On January 18, 1975, the astronauts would begin tracking Eros using radar, a five-foot-long reflecting telescope with a 30-inch primary mirror, and other instruments mounted in the EMM's sensor turret. On January 23, 1975, they would fire the ESM engines to ensure an Eros close-approach distance of about 50 miles and begin gathering Eros science data. About eight hours before closest approach, the astronauts would catapult a 200-pound automated probe toward the asteroid. The EMM's dish antenna would relay to Earth data from the probe's TV camera and other instruments.

Closest approach to Eros would occur about 14 million miles from Earth on January 28. The piloted spacecraft would spend about 90 seconds within 200 miles of asteroid's sunlit side and about 30 seconds within 100 miles. On January 30, 1975, the crew would end Eros tracking and fire the ESM engines to correct course deviations imparted by the January 23 maneuver, the automated probe launch, and the weak tug of Eros' gravity.

The astronauts would load the ECM with scientific data and check out its systems on October 10, 1975. On October 12, they would abandon the EMM and use the ESM engines to place the ECM on course for Earth atmosphere reentry. They would then jettison the ESM, reenter Earth's atmosphere at about 40,000 feet per second, and descend to the surface on parachutes.
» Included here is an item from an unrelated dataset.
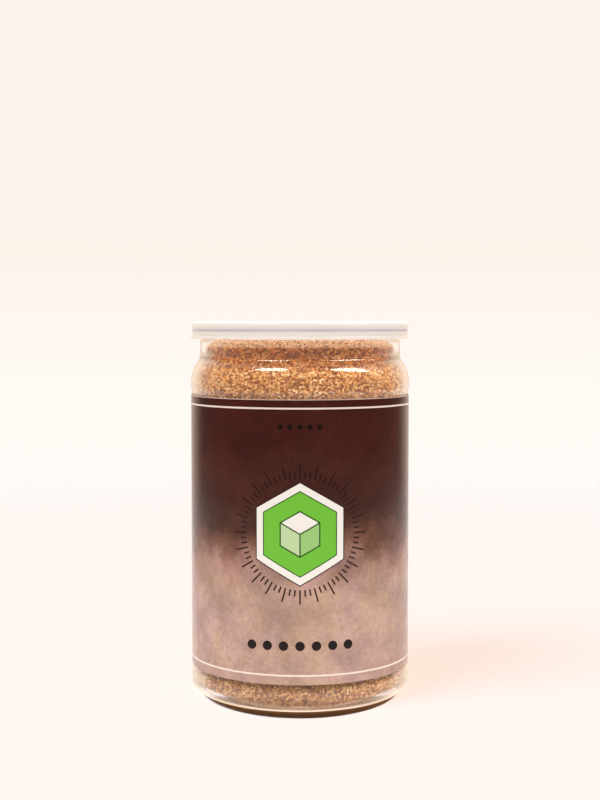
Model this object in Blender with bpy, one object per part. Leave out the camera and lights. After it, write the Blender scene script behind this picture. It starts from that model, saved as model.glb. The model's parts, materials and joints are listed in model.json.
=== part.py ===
"""A clear PET jar full of coarse brown sugar, with a wrap label and a shut snap lid.

Metres, +Z up. The origin is the middle of the foot, on the surface that the jar
stands on. Every piece is turned about the Z axis.
"""

import math
import random

import bmesh
import bpy
from mathutils import Vector, noise

MM = 0.001
GAP = 0.3 * MM                      # room between pieces that touch
SIDES = 56                          # facets round the Z axis
MERGE = 0.01 * MM                   # points closer than this are one
SHARP_ANGLE = 40.0                  # degrees, edges sharper than this stay hard

# Jar: blown PET, one wall thickness all over
JAR_RADIUS = 42.0 * MM
WALL = 0.9 * MM
HEEL = 4.5 * MM                     # rounding between the foot and the side
FOOT_RING_INSIDE = 33.0 * MM        # inner edge of the flat ring that it stands on
PUSH_UP_RADIUS = 29.0 * MM          # raised middle of the foot
PUSH_UP = 1.6 * MM
SHOULDER = 12.0 * MM                # rounding at the top of the side
SHOULDER_HEIGHT = 119.5 * MM        # where the side starts to round in
NECK_RADIUS = 38.5 * MM
NECK_FILLET = 2.6 * MM              # where the shoulder meets the upright neck
FLANGE_FILLET = 2.3 * MM
FLANGE_RADIUS = 40.5 * MM
FLANGE_BOTTOM = 136.2 * MM

# Label: a sleeve that lies in a shallow panel of the jar, flush with its side
LABEL_THICKNESS = 0.3 * MM
LABEL_BOTTOM = 10.8 * MM
LABEL_TOP = 114.1 * MM
PANEL_STEP = 0.7 * MM               # height over which the wall steps in to the panel

# Lid: moulded LDPE, snapped over the flange
LID_RADIUS = 41.95 * MM             # at the lip
RIM_RADIUS = 41.75 * MM             # of the stacking rim, outside
SKIRT_RADIUS = 41.5 * MM
LID_WALL = 0.9 * MM
LID_BOTTOM = 135.4 * MM
LID_TOP = 142.0 * MM
LID_PANEL = 140.0 * MM              # top of the sunk middle
LID_PANEL_RADIUS = 37.6 * MM
RIM_OUTER_ROUNDING = 1.4 * MM
RIM_INNER_ROUNDING = 0.8 * MM
LIP_HEIGHT = 1.1 * MM
LIP_CHAMFER = 0.2 * MM
LID_GROOVE = 138.9 * MM             # between the skirt and the stacking rim
LID_GROOVE_WIDTH = 0.8 * MM
LID_GROOVE_DEPTH = 0.6 * MM
SEAL_RIB_BOTTOM = 136.6 * MM        # the rib inside the flange
LEDGE_HEIGHT = 137.45 * MM          # inside the skirt, just above the flange
SNAP = 0.25 * MM                    # how far the bead reaches in under the flange
SKIRT_ROOM = 0.35 * MM              # between the flange and the skirt
RIM_HOLLOW_RADIUS = 40.3 * MM

# Sugar: fills the jar to the neck, and is heaped from there
FILL_HEIGHT = 132.2 * MM            # level where it leaves the wall
HEAP_HEIGHT = 137.6 * MM
HEAP_SLOPE = 38.0                   # degrees, the sugar's angle of repose
EDGE_DROP = 0.5 * MM                # the wall's last ring lies this far under the edge
DENT = 0.25 * MM                    # how deep the gaps between grains are at the wall
DENTS_FROM = 34.0 * MM              # radius, so that the foot stays flat
HEAP_BUMP = 0.5 * MM
HEAP_BUMP_WIDTH = 5.0 * MM
CREST_RINGS = (0.0, 0.35, 0.65, 0.9)    # parts of the way out to the slope
SLOPE_RINGS = (0.9, 0.6, 0.3, 0.0)      # parts of the way up the slope


def clear_scene():
    for thing in list(bpy.data.objects):
        bpy.data.objects.remove(thing, do_unlink=True)


def finish(name, color, roughness, alpha=1.0):
    """A Principled material that is not a metal."""
    material = bpy.data.materials.new(name)
    material.use_nodes = True
    shader = material.node_tree.nodes["Principled BSDF"]
    shader.inputs["Base Color"].default_value = (*color, 1.0)
    shader.inputs["Roughness"].default_value = roughness
    shader.inputs["Metallic"].default_value = 0.0
    shader.inputs["Alpha"].default_value = alpha
    return material


def arc(middle, radius, start, end, steps):
    """Points (r, z) along an arc round middle, from one angle in degrees to another."""
    points = []
    for step in range(steps + 1):
        turn = math.radians(start + (end - start) * step / steps)
        points.append((middle[0] + radius * math.cos(turn), middle[1] + radius * math.sin(turn)))
    return points


def turned(outline, closed=False):
    """A bmesh turned about Z from an outline (r, z); a closed outline makes a ring."""
    bm = bmesh.new()
    points = [bm.verts.new((r, 0.0, z)) for r, z in outline]
    edges = [bm.edges.new(pair) for pair in zip(points, points[1:])]
    if closed:
        edges.append(bm.edges.new((points[-1], points[0])))
    bmesh.ops.spin(bm, geom=points + edges, cent=(0, 0, 0), axis=(0, 0, 1), angle=math.tau,
                   steps=SIDES, use_merge=True)
    bmesh.ops.remove_doubles(bm, verts=bm.verts, dist=MERGE)
    bmesh.ops.recalc_face_normals(bm, faces=bm.faces)
    return bm


def add_piece(name, bm, material):
    mesh = bpy.data.meshes.new(name)
    bm.to_mesh(mesh)
    bm.free()
    mesh.materials.append(material)
    mesh.shade_smooth()
    mesh.set_sharp_from_angle(angle=math.radians(SHARP_ANGLE))
    piece = bpy.data.objects.new(name, mesh)
    bpy.context.collection.objects.link(piece)
    return piece


def wall_outline(inset):
    """The jar's side from its heel up to its flange, moved inwards by inset."""
    radius = JAR_RADIUS - inset
    panel = radius - LABEL_THICKNESS - GAP
    heel = arc((JAR_RADIUS - HEEL, HEEL), HEEL - inset, -90, 0, steps=4)
    label_panel = [
        (radius, LABEL_BOTTOM - GAP - PANEL_STEP),
        (panel, LABEL_BOTTOM - GAP),
        (panel, LABEL_TOP + GAP),
        (radius, LABEL_TOP + GAP + PANEL_STEP),
    ]
    shoulder_middle = (JAR_RADIUS - SHOULDER, SHOULDER_HEIGHT)
    fillet_r = NECK_RADIUS + NECK_FILLET
    turn = math.acos((fillet_r - shoulder_middle[0]) / (SHOULDER + NECK_FILLET))
    fillet_middle = (fillet_r, SHOULDER_HEIGHT + (SHOULDER + NECK_FILLET) * math.sin(turn))
    turn = math.degrees(turn)
    shoulder = arc(shoulder_middle, SHOULDER - inset, 0, turn, steps=5)
    neck = arc(fillet_middle, NECK_FILLET + inset, 180 + turn, 180, steps=3)
    flange_middle = (NECK_RADIUS + FLANGE_FILLET, FLANGE_BOTTOM - FLANGE_FILLET)
    reach = math.degrees(math.acos((FLANGE_RADIUS - flange_middle[0]) / (FLANGE_FILLET + inset)))
    flange = arc(flange_middle, FLANGE_FILLET + inset, 180, reach, steps=4)
    return heel + label_panel + shoulder + neck[1:] + flange


def foot_outline(inset):
    """The underside from the flat ring to the middle, moved inwards by inset."""
    return [(FOOT_RING_INSIDE, inset), (PUSH_UP_RADIUS, PUSH_UP + inset), (0.0, PUSH_UP + inset)]


def make_jar():
    outside = wall_outline(0.0)[::-1] + foot_outline(0.0)
    inside = foot_outline(WALL)[::-1] + wall_outline(WALL)
    pet = finish("Clear PET", (0.90, 0.93, 0.93), 0.05, alpha=0.25)
    return add_piece("jar", turned(inside + outside), pet)


def make_label():
    outside = JAR_RADIUS
    inside = JAR_RADIUS - LABEL_THICKNESS
    outline = [
        (inside, LABEL_BOTTOM),
        (inside, LABEL_TOP),
        (outside, LABEL_TOP),
        (outside, LABEL_BOTTOM),
    ]
    film = finish("Label film", (0.16, 0.07, 0.05), 0.3)
    return add_piece("label", turned(outline, closed=True), film)


def lid_outside():
    """From the middle of the sunk panel over the rim and down the skirt to the lip."""
    groove = RIM_RADIUS - LID_GROOVE_DEPTH
    panel = [(0.0, LID_PANEL), (LID_PANEL_RADIUS, LID_PANEL)]
    inner = (LID_PANEL_RADIUS + RIM_INNER_ROUNDING, LID_TOP - RIM_INNER_ROUNDING)
    rim_inside = arc(inner, RIM_INNER_ROUNDING, 180, 90, steps=3)
    outer = (RIM_RADIUS - RIM_OUTER_ROUNDING, LID_TOP - RIM_OUTER_ROUNDING)
    rim_outside = arc(outer, RIM_OUTER_ROUNDING, 90, 0, steps=3)
    side = [
        (RIM_RADIUS, LID_GROOVE + 0.5 * LID_GROOVE_WIDTH),
        (groove, LID_GROOVE + 0.2 * LID_GROOVE_WIDTH),
        (groove, LID_GROOVE - 0.2 * LID_GROOVE_WIDTH),
        (SKIRT_RADIUS, LID_GROOVE - 0.5 * LID_GROOVE_WIDTH),
        (SKIRT_RADIUS, LID_BOTTOM + LIP_HEIGHT),
        (LID_RADIUS, LID_BOTTOM + 0.8 * LIP_HEIGHT),
        (LID_RADIUS, LID_BOTTOM + LIP_CHAMFER),
        (LID_RADIUS - LIP_CHAMFER, LID_BOTTOM),
    ]
    return panel + rim_inside + rim_outside + side


def lid_inside():
    """From the lip up past the flange, into the hollow rim, round the rib to the middle."""
    bead = FLANGE_RADIUS - SNAP
    skirt = FLANGE_RADIUS + SKIRT_ROOM
    rib = LID_PANEL_RADIUS + LID_WALL
    return [
        (FLANGE_RADIUS, LID_BOTTOM),
        (bead, LID_BOTTOM + LIP_CHAMFER),
        (skirt, LID_BOTTOM + 3.0 * LIP_CHAMFER),
        (skirt, LEDGE_HEIGHT),
        (RIM_HOLLOW_RADIUS, LEDGE_HEIGHT),
        (RIM_HOLLOW_RADIUS, LID_TOP - LID_WALL),
        (rib, LID_TOP - LID_WALL),
        (rib, SEAL_RIB_BOTTOM),
        (LID_PANEL_RADIUS, SEAL_RIB_BOTTOM),
        (LID_PANEL_RADIUS, LID_PANEL - LID_WALL),
        (0.0, LID_PANEL - LID_WALL),
    ]


def make_lid():
    ldpe = finish("Natural LDPE", (0.88, 0.86, 0.83), 0.35, alpha=0.85)
    return add_piece("lid", turned(lid_outside() + lid_inside()), ldpe)


def sugar_outline():
    """From the middle of the heap down its slope, then down the wall to the floor."""
    inset = WALL + GAP
    edge = NECK_RADIUS - inset
    run = (HEAP_HEIGHT - FILL_HEIGHT) / math.tan(math.radians(HEAP_SLOPE))
    crest = edge - run
    top = [(crest * part, HEAP_HEIGHT) for part in CREST_RINGS]
    slope = []
    for part in SLOPE_RINGS:
        slope.append((edge - run * part, FILL_HEIGHT + (HEAP_HEIGHT - FILL_HEIGHT) * part))
    wall = [(r, z) for r, z in wall_outline(inset) if z < FILL_HEIGHT - EDGE_DROP]
    return top + slope + wall[::-1] + foot_outline(inset)


def make_sugar():
    """The turned fill, with dents where grains meet the wall and bumps on the heap."""
    bm = turned(sugar_outline())
    draw = random.Random(7)
    for vert in bm.verts:
        radius = math.hypot(vert.co.x, vert.co.y)
        if vert.co.z > FILL_HEIGHT + EDGE_DROP:
            vert.co.z += HEAP_BUMP * noise.noise(Vector(vert.co) / HEAP_BUMP_WIDTH)
        elif radius > DENTS_FROM:
            inward = 1.0 - draw.uniform(0.0, DENT) / radius
            vert.co.x *= inward
            vert.co.y *= inward
    bmesh.ops.triangulate(bm, faces=bm.faces)
    crystals = finish("Brown sugar", (0.62, 0.30, 0.11), 0.6)
    return add_piece("sugar", bm, crystals)


clear_scene()
make_jar()
make_sugar()
make_label()
make_lid()
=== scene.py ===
"""Looks for a clear jar of coarse brown sugar with a printed wrap label and a snap lid.

Metres, +Z up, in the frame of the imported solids: the jar stands on z = 0, and the badge
on its label faces -Y, where the camera stands.
"""

import json
import math

import bmesh
import bpy
from mathutils import Matrix, Vector, noise

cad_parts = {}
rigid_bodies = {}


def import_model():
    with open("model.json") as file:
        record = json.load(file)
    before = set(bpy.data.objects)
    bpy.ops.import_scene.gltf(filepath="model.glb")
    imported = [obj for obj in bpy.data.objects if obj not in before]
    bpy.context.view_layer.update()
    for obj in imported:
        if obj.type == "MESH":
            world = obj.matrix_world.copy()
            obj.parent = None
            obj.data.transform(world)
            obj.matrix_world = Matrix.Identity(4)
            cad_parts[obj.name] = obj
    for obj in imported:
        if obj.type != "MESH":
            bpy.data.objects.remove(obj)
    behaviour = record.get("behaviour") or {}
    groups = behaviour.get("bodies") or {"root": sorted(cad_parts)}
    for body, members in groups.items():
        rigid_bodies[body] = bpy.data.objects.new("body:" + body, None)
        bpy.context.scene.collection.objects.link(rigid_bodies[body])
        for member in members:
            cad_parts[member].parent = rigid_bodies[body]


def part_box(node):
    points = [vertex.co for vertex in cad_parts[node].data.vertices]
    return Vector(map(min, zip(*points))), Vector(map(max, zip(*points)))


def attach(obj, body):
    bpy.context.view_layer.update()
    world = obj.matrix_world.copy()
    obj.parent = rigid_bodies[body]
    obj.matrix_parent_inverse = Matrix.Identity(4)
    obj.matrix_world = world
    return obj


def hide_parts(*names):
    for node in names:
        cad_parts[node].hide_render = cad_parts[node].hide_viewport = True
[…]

Congress killed NASA's plans for piloted Mars and Venus flyby missions in August 1967. Smith's Eros flyby proposal received little attention. The only U.S. piloted mission of 1975 was the Apollo-Soyuz Test Project, which saw the final Apollo spacecraft dock with the Soviet Soyuz 19 spacecraft in low-Earth orbit. When NASA at last explored a near-Earth asteroid, it explored Eros. The $112-million Near-Earth Asteroid Rendezvous (NEAR) mission - the first mission in NASA's new low-cost Discovery Program - left Earth on February 17, 1996, more than 20 years after the planned launch date of Smith's piloted Eros flyby.

On December 20, 1998, NEAR failed to enter Eros orbit because its computer aborted a crucial engine burn. Three days later, after some quick reprogramming, NEAR flew past the 22-mile-long, 13-mile-wide asteroid at a distance of 2375 miles, returning 222 images.

On February 14, 2000, after an additional revolution about the Sun, NEAR at last orbited its target. NASA renamed the spacecraft NEAR Shoemaker in March 2000 to commemorate renowned planetary geologist and comet discoverer Eugene Shoemaker, who had died in a car crash in Australia in 1997. In the year that followed, the spacecraft radioed to Earth more than 160,000 close-up images of Eros.

Though designed as an orbiter, NEAR Shoemaker succeeded in landing on Eros on February 12, 2001. It returned gamma-ray spectrometry data from the asteroid's surface until February 28, 2001.

"A Manned Flyby Mission to Eros," Eugene A. Smith, Proceedings of the Third Space Congress, "The Challenge of Space," pp. 137-155; paper presented at the Third Space Congress in Cocoa Beach, Florida, March 7-10, 1966.